4. Professional Management
Managing real estate requires expertise in property selection, maintenance, tenant relations, and financial planning. REITs are managed by experienced real estate professionals who handle these responsibilities, allowing investors to benefit from well-managed properties without the burden of direct ownership.
5. Portfolio Diversification
Adding REITs to an investment portfolio provides diversification, as real estate assets tend to perform differently from stocks and bonds. This can help balance overall investment risk, especially during periods of stock market volatility.
6. Transparency and Regulation
REITs in the Philippines are required to provide detailed financial disclosures, including revenue reports, dividend distributions, and portfolio updates. These transparency measures ensure that investors have access to essential information before making investment decisions.
Potential Risks of REIT Investing
1. Market Volatility
Like stocks, REIT share prices fluctuate based on market conditions. Economic downturns, changes in investor sentiment, and fluctuations in the real estate market can impact REIT prices.
2. Interest Rate Sensitivity
Rising interest rates can negatively affect REIT performance. Higher interest rates increase borrowing costs for REIT companies, which can reduce profitability and, in turn, lower dividend payments.
3. Dependence on Rental Income
REITs rely on rental income from tenants. If occupancy rates decline due to economic downturns, industry shifts, or poor management, the REIT’s revenue—and subsequently its dividends—may decrease.
4. Limited Investor Control
Unlike direct property ownership, REIT investors do not have control over property management decisions. The success of the REIT depends on the expertise of the management team, making it crucial to invest in well-managed REITs.
5. Taxation and Fees
In the Philippines, REIT dividends are subject to a 10% final withholding tax, which slightly reduces the net income received by investors. Additionally, some REITs may charge management fees, which can affect overall returns.
How to Invest in REITs in the Philippines
Step 1: Open a Stock Brokerage Account
To invest in REITs, you need an account with a PSE-accredited brokerage such as MyTrade by Abacus Securities, UTrade by Unicapital Securities, and SBX Philippines.
Step 2: Research and Choose a REIT
Before investing, compare different REITs based on their dividend yield, property portfolio, occupancy rates, and management team.
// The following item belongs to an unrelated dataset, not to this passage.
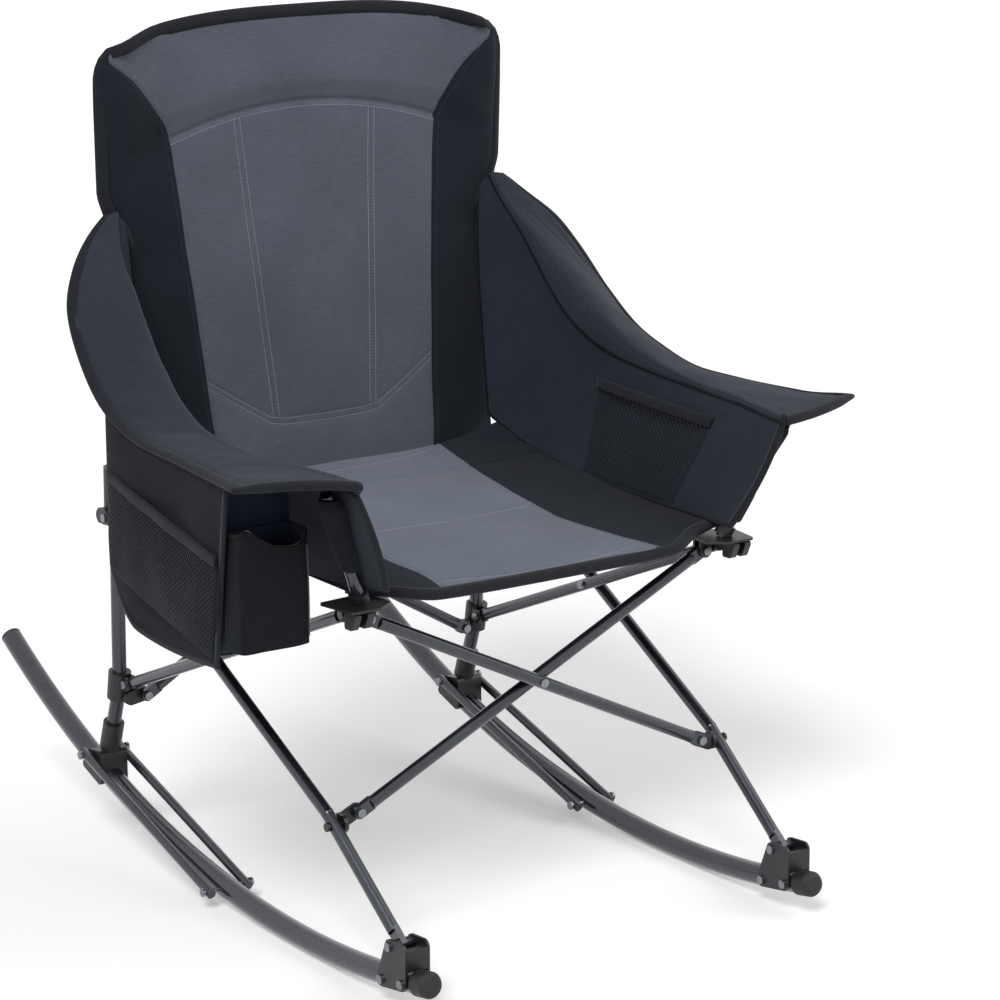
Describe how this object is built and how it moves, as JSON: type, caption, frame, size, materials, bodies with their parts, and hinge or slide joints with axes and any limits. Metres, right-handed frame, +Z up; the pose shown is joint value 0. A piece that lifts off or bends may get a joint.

Look for REITs with strong track records and stable earnings.
Step 3: Buy REIT Shares
Once you have chosen a REIT, purchase shares through your brokerage platform. The process is similar to buying stocks.
Step 4: Monitor Your Investment
Keep track of your REIT’s performance by reviewing financial reports, dividend announcements, and market conditions. Staying informed will help you make strategic investment decisions.
Step 5: Reinvest or Withdraw Dividends
Decide whether to reinvest your dividends to compound your earnings or withdraw them for passive income. Your choice should align with your financial goals.
Is REIT Investing Right for You?
REITs provide an excellent opportunity for Filipinos to invest in real estate without the financial burden and management challenges of property ownership. They offer consistent income, affordability, and diversification, making them a great addition to any investment portfolio.
However, like all investments, REITs come with risks, and it’s essential to do thorough research before investing. Understanding market conditions, dividend yields, and company management will help you make informed decisions.
For investors looking for a stable, income-generating, and relatively low-maintenance investment option, REITs can be a powerful tool for building long-term wealth.
By taking the time to learn about REITs and investing wisely, you can grow your wealth, secure passive income, and participate in the booming Philippine real estate sector—without ever owning a single property.